Clare Coffey’s work has appeared in The Outline, Plough, and many other publications.
Come Dancing
Late last year I found myself curled up in the cab of a truck, trying to snatch a precious quarter hour of sleep as the Black Hills of South Dakota rolled by. My flight plans had imploded (by which I mean that I had forgotten to book one), and I had hitched a ride. We were going to sleep in three-hour intervals to make it across the country in under three days. I didn’t care, as long as I was home by Christmas Eve. For all the usual reasons, but especially for the dancing.
As far as picturesque Christmas traditions go, Coffeys have it a bit thin on the ground. We do cut down a tree, we do sing badly and incessantly, but mostly, our peculiar rites consist of not doing things. Not decorating until Christmas Eve. Not buying each other presents if we don’t feel like it. Not taking the lights down till Lenten shame sets in. In envy of my Italian cousins, I once asked my mother if we could do a feast of the seven fishes. She considered. Fish was expensive, and we were Irish.
“We could do a feast of the seven fishsticks,” she suggested. And we do, to this day. But the other thing we do is dance. After the vigil, with the tree finished, fishsticks eaten, pét-nat opened, we put on my dad’s “Rocking Christmas” playlist. You can find a cha-cha version of almost any carol. But here, you also see the proper place and value of the Boomer Christmas canon. These songs are terrible to sing and grating as mood music. But many of them—“Rockin’ Around the Christmas Tree,” “Jingle Bell Rock,” “Run Rudolph Run,” “Little St. Nick,” the crooners—are exactly the right mix of silly, sentimental, and rhythmically defined.
Everyone starts out sitting and talking, politely pretending for no reason at all that it’s not going to happen this year. The songs pick up speed; my dad jumps up and pulls one of the girls on the floor. Someone moves the furniture; someone moves the rug.
Other than attending a convent school, there is nothing like having five younger brothers for destroying any feminine reserve about asking men to dance. If you don’t ask—cajole, threaten, bribe, physically drag—a twelve-year-old boy onto the dance floor, you’ll dance alone. My dad taught my sisters and me to dance, holding us close and letting us feel the easy, playful beat carry his body.
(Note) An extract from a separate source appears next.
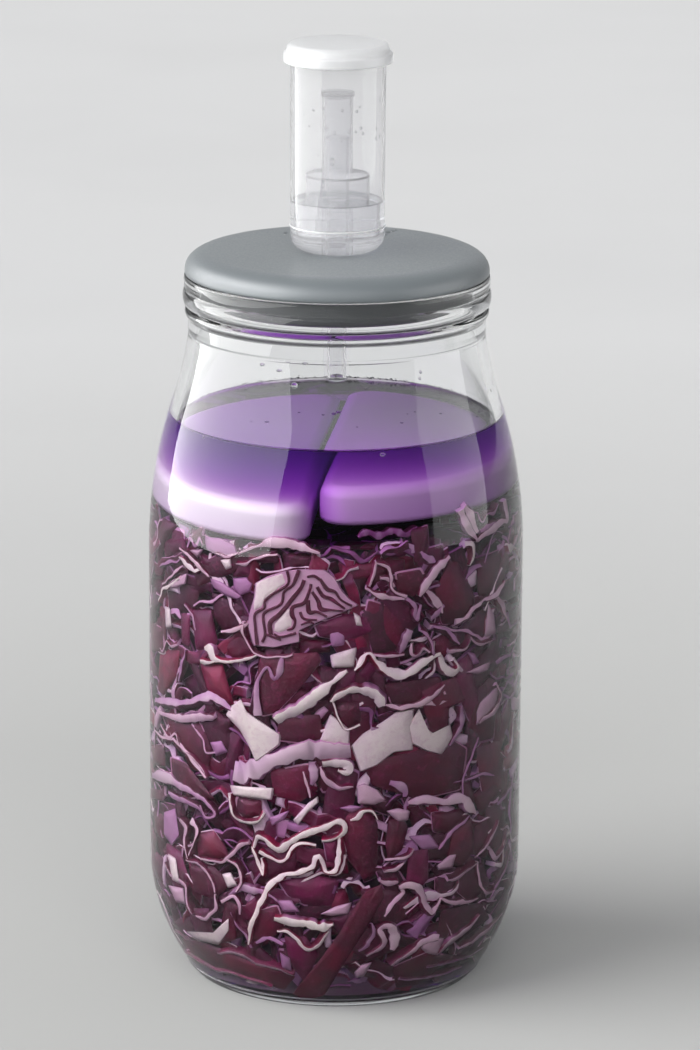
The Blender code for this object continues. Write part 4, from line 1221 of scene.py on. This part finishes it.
def through_wall(column, row, outside, inside):
    """Where a line of sight leaves a clear turned wall on its inside, and its direction in the wall."""
    start, ray = line_of_sight(column, row)
    point = meet(start, ray, outside)
    ray = refract(ray, surface_normal(point, outside), 1 / GLASS_INDEX)
    return meet(point, ray, inside), ray


def into_jar(column, row, depth):
    """The point this deep in the brine that shows at a column and row of the photograph."""
    point, ray = through_wall(column, row, outer_radius, inner_radius)
    normal = surface_normal(point, inner_radius)
    ray = refract(ray, normal, GLASS_INDEX / BRINE_INDEX)
    return point + ray * (depth / max(-normal.dot(ray), 0.4))


def on_level(column, row, height):
    """The point of a level surface, such as the brine's or the lid's, that shows at a column and row."""
    start, ray = line_of_sight(column, row)
    return start + ray * ((height - start.z) / ray.z)


def round_wall(arc, height):
    """A way to place points near the glass, round a spot that is arc radians from the front."""

    def place(across, up, depth):
        turn = arc + across / BODY_RADIUS
        level = min(max(height + up, HEAP_BOTTOM + 0.0015), HEAP_TOP)
        radius = inner_radius(level)
        point = Vector((radius * math.sin(turn), -radius * math.cos(turn), level))
        return point - surface_normal(point, inner_radius) * depth

    return place


def smooth_path(points, steps):
    """A curve through the points, with the same number of steps in each span."""
    last = len(points) - 1
    made = []
    for index in range(last):
        corners = [points[min(max(index + offset, 0), last)] for offset in (-1, 0, 1, 2)]
        for step in range(steps + (index == last - 1)):
            part = step / steps
            made.append(tuple(curve_value(values, part) for values in zip(*corners)))
    return made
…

We tried to teach the boys, and it is always bittersweet to realize in turn that another one has grown up enough to lead you around on the floor. Most parties I remember growing up involved dancing as the night wore on.
Here I will address—really, ignore—the inevitable criticism: all modern social dance is a degenerate reflection of the atomized society that even in its “conservative” form prioritizes the nuclear dyad and allows immodest mingling of the sexes. The English were right about the waltz in 1820 and the Argentinians were right about the tango in 1910 and Sayyid Qutb was right about “Baby, It’s Cold Outside,” and the only properly traditional position would allow nothing but Morris dancing. Well, put me in veil jail, because I don’t care. Modernity has its wins, and they include companionate marriage, wastewater treatment plants, and partner dancing. The clasp only maintained by constant tension, the collapse into close embrace as couples hem you in, the inventiveness and wit entailed in following, the giddy heights attainable by consistent practice with a regular partner—it’s a drama and a joke on the whole system of social relations both engendered by and constraining romantic love. Who would do without it?
What we learned from my dad and tried to teach my brothers was simple: how to hold and adapt yourself to your partner, how to wait for the beat, how to endure feeling like an idiot without letting it overwhelm you, how to go between a two-step and a rock step, how to spin and be spun. Mostly, how to enjoy moving to a song without a lot of fuss.
It’s not what they’ll learn at the swing-dance clubs that proliferate at every Catholic college and reasonably vibrant parish, usually with an eye to elevating and reclaiming the culture. Let me be clear: the kids who commit to these things far outstrip us in ability, and are to be admired and commended. Their aerials, Charlestons, Jumpin’ Joes, etc., are a delight to behold. But sometimes I think an opportunity is missed when a young person’s—especially a young man’s—first experience of dancing is in a swing club. When I’ve danced with these earnest and wholesome fellas, I often feel the object of a grim determination to throw me around the floor with as much virtuosity and as many revolutions possible within the time allotted. Leading a partner less able than you is perhaps the highest and most unattainable form of mastery, so it is not surprising that even with the very skilled, these encounters have an element of mutual mortification. With the less skilled, the effect is that of an unusually boring apache dance.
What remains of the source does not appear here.